Здесь переплетены буквы из записи «Гаврилъко пъсалъ». Аналогичная монограмма «Радко псал» есть в Софийском соборе.

Но это еще не все. Чуть ниже монограммы Дмитра на нашей рукояти можно различить еще одну монограмму:


Хочется прочесть «Витофт» (имя литовского князя конца XIV — начала XV века Витовта) — это, конечно, ерунда (в частности, в XI веке в этом имени не могло быть никакого «ф»), но мы пока не знаем, что это такое; это загадка для буду­щих исследователей.

В этом году новгородские археологи работали совсем рядом с изученным в 2010-е годы «берестяным Клондайком» — усадьбой Ж Троицкого раскопа, той самой, где было найдено почти 100 грамот, в том числе 37 писем легендарного Якима (вторая половина XII века), а также живших раньше братьев-купцов Луки и Ивана. Такого изобилия грамот на новом участке нет, зато есть несколько фундаментов печей. В новгородской летописи упоминается пожар, начавшийся с печного двора (как в свое время предположил лингвист Вадим Борисович Крысько, это обозначено словом «печъне»), и именно такие печные дворы, скорее всего, перед нами.

 
Взлет и падение Новгородской республики
Историк Павел Лукин — об источниках процветания и причинах гибели русской средневековой республики, а также о том, была ли у России демократическая альтернатива

На этом участке есть грамоты, связанные с людьми, уже нам известными по усадьбе Ж: тут и Яким, и брат Луки Иван. В этом году найдена (вернее, вывалилась из стенки раскопа) грамота № 1114, где упоминается еще один персонаж с соседней усадьбы Словята. По необычной форме буквы «к» исследо­ватель Савва Михеев смог отождествить почерк с рукой писца еще нескольких раньше найденных грамот. Позже нашлась написанная тем же почерком грамота № 1116, а почерк грамоты № 1115 отождествился с № 1050. То есть все три грамоты, найденные на этом участке в 2019 году, написаны уже известной нам рукой.

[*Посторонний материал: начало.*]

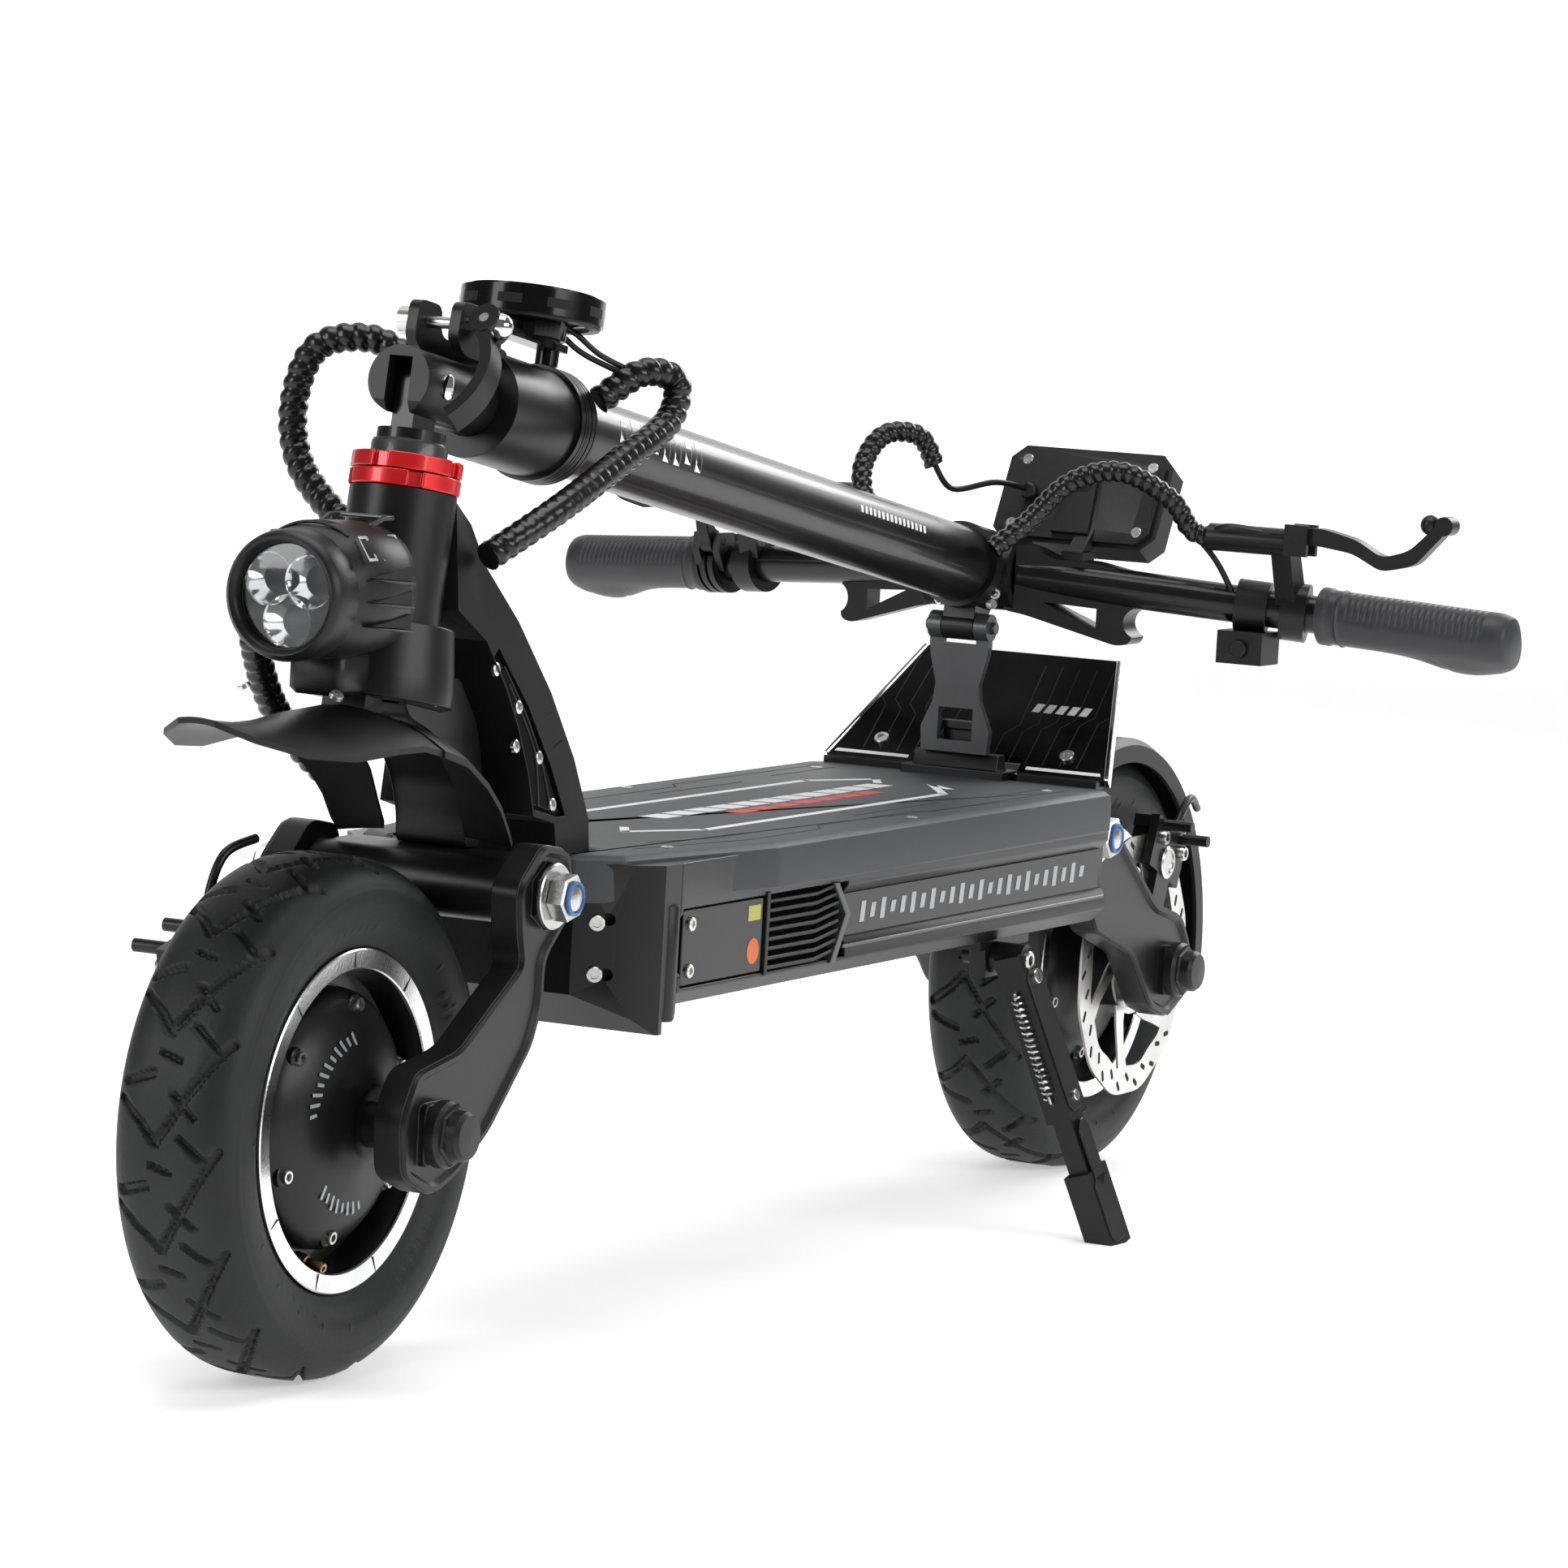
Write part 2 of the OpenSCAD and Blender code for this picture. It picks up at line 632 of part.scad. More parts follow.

Вот грамота № 1115 — целый документ. Всего два слова:

сьдославе присълале 

Некую вещь прислал некто Сьдослав. А может быть, перед нами верительная грамота человеку, который пришел от Сьдослава с некоторым сообщением?

Это имя интересно лингвистически: в ранее известных берестяных грамотах встретились Содослав и Сьдеслав, тут несколько иной вариант. Изначально это имя или Съ-дѣ-славъ, от глагола «сделать», «содеять», или Сь-дѣ-славъ, от той же основы, что в слове «здесь». Между тем былинный Садко (Содко) не кто иной, как носитель того же имени Съдеслав. 

В фрагментарной грамоте № 1114 речь идет о том, что надо заплатить за сукна, а жеребца не продавать:

… (∙)[з](∙) (=7) на ∙ӏ∙ (=10) [cть л]оу[к]ън (ъ)
жицемъ на соукънѣхъ 
а жеребъка не продаите 

Жицемъ, казалось бы, конец какого-то имени на -жич (вряд ли слова «княжич»; торговать сукнами для княжичей мелковато). Первая строка читается сложнее, но там можно разобрать «7 на 10-сть лукон», то есть 17 лукошек (вероятно, меда). Но что же такое «жицемъ»? Это «житьце», уменьшительное от «жито»; рано пал редуцированный гласный «ь», и соче­тание -тц- упростилось. Смысл получается идеальный: «заплатите 17 лукошек зерном, а жеребца не продавай­те»: практика таких натуральных выплат вместо денежных очень хорошо известна. «Ну, так житом давай, коли денег нет», — сказано в рассказе «Питерщик» писателя-этнографа XIX века Сергея Максимова. В сербских источниках «лукна жита» приравниваются к одному динару. 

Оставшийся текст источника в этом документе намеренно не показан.